Add the Knowing Circuit channels, the Brainwave (20-57), Inspiration (1-8), and Structuring (43-23), and you get the mechanism for expressing that individuality outward. These are the channels through which King's unique way of seeing the world reaches other people and, when the timing is right, changes how they see things too. The Knowing Circuit is about empowerment through uniqueness. It doesn't share in the way the Collective circuits share. It mutates. It changes people not by giving them information but by showing them something they hadn't seen before.
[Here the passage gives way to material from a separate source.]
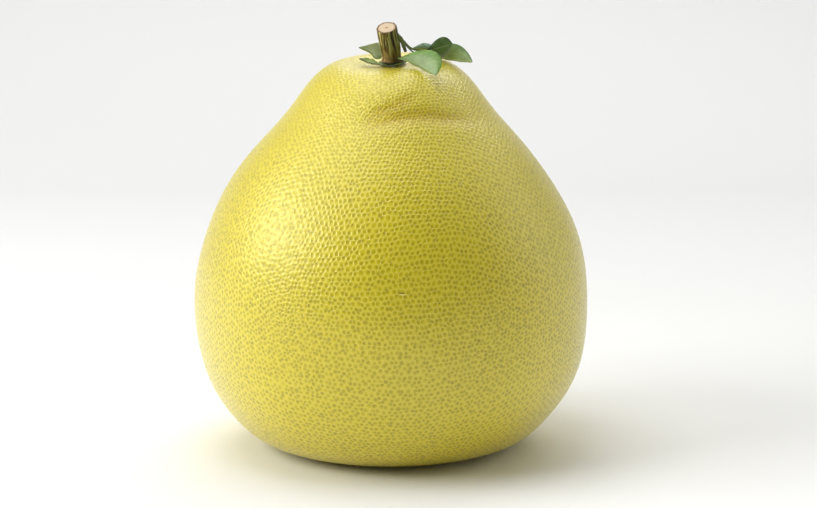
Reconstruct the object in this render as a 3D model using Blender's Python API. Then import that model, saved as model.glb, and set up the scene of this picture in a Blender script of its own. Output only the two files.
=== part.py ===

Then layer in the two Collective Logic channels, the Alpha (31-7) and the Wavelength (48-16), and you see where King connects to the broader human community. These channels give him the ability to identify patterns, develop mastery through practice, exercise leadership within his field, and share what he has learned in ways that serve collective needs. Without these channels, King might have been just as talented and just as individual, but he would not have had the mechanism for sustained, recognized influence on the wider culture. The Logic channels ground his individuality in something the collective can use.
The picture that emerges is of a design built for exactly the life King has lived: the self-contained creative engine, the intuitive survival intelligence, the relentless refinement of craft, the willingness to follow convictions regardless of external reception, and the capacity to express a unique vision so clearly that it becomes a reference point for others.
Up to this point, we can see that Stephen King is a Manifesting Generator with Sacral Authority and a 6/2 Profile, a self-contained creative engine built almost entirely for individuation, whose relentless, response-driven output, intuitive survival instinct, and refusal to write as anyone but himself have made him, in his Role Model years, the living example of what a working writer actually looks like.